On the other hand, the dogma of Mary’s virginity puts our personal fulfillment in its proper sphere: in the intimacy of our relationship with God (which is shown in love of others). This intimacy with God can be experienced as much if one has a partner as if one doesn’t. Therefore the Christian couple is not a sacrament of God’s love to the extent that it is closed in upon itself, but rather in the heart of the community of faith.

The subject of personal fulfillment without a partner has historically been a particularly difficult point for women, as much due to external pressure as to inward belief. Society has tended to define us in terms of maternity and we women have tended to associate happiness with having achieved a life of coupledom. On other occasions I have taken a position on what I think is the origin of this problem. [12] Here I will limit myself to noting that to the extent that it is true that we women generally tend to fear solitude more than dependency and the men the reverse, the issue of virginity seen as an unyielding and incommunicable inner space from which it is possible to love freely, can be particularly important to us women.

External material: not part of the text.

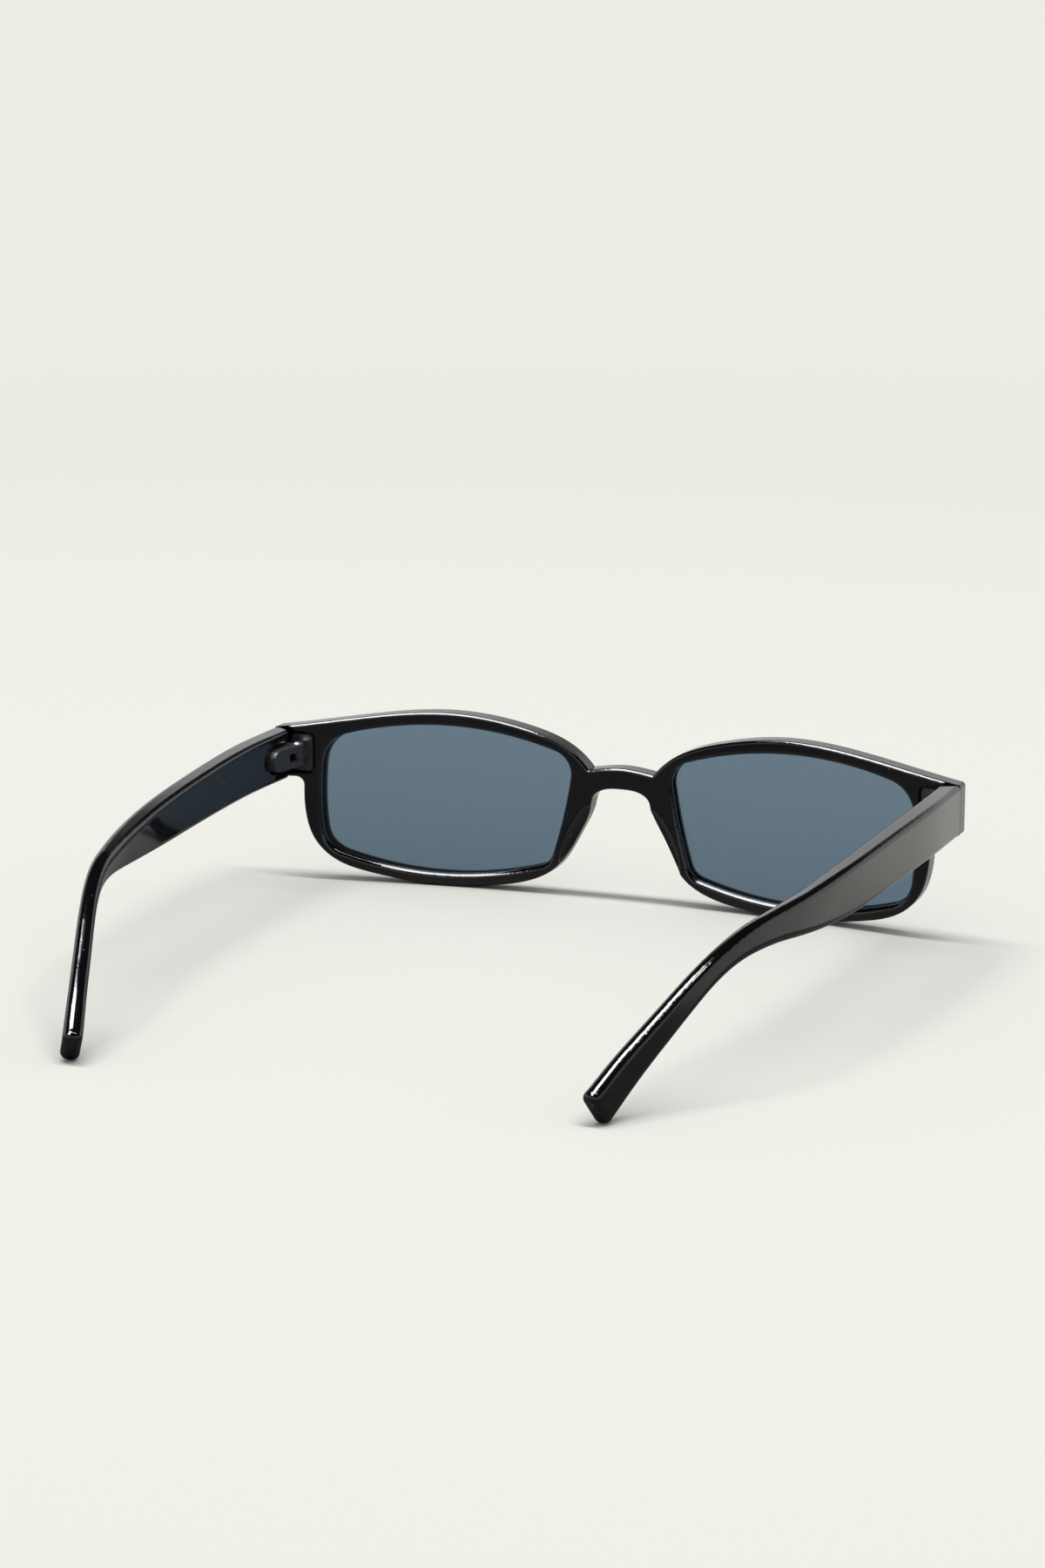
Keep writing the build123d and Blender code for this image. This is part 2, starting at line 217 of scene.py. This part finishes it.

My personal unyieldingness is the space that I cannot surrender even to God Himself; it is the condition of possibility for co-creation, the nucleus of my “alterity” with respect to God and with respect to any other creature, my unalienable dignity, my freedom. It is not a space one needs to protect or preserve. One only has to acknowledge it. The more centered a person is in this space, the more she is able to give of herself and love without dependence or limitation just as God loves us.

The important point of Mary’s virginity for the Christianity of the future is inseparable from that of her maternity: maternity matches with the idea of co-creation and virginity with the idea of “radical freedom” that makes it possible.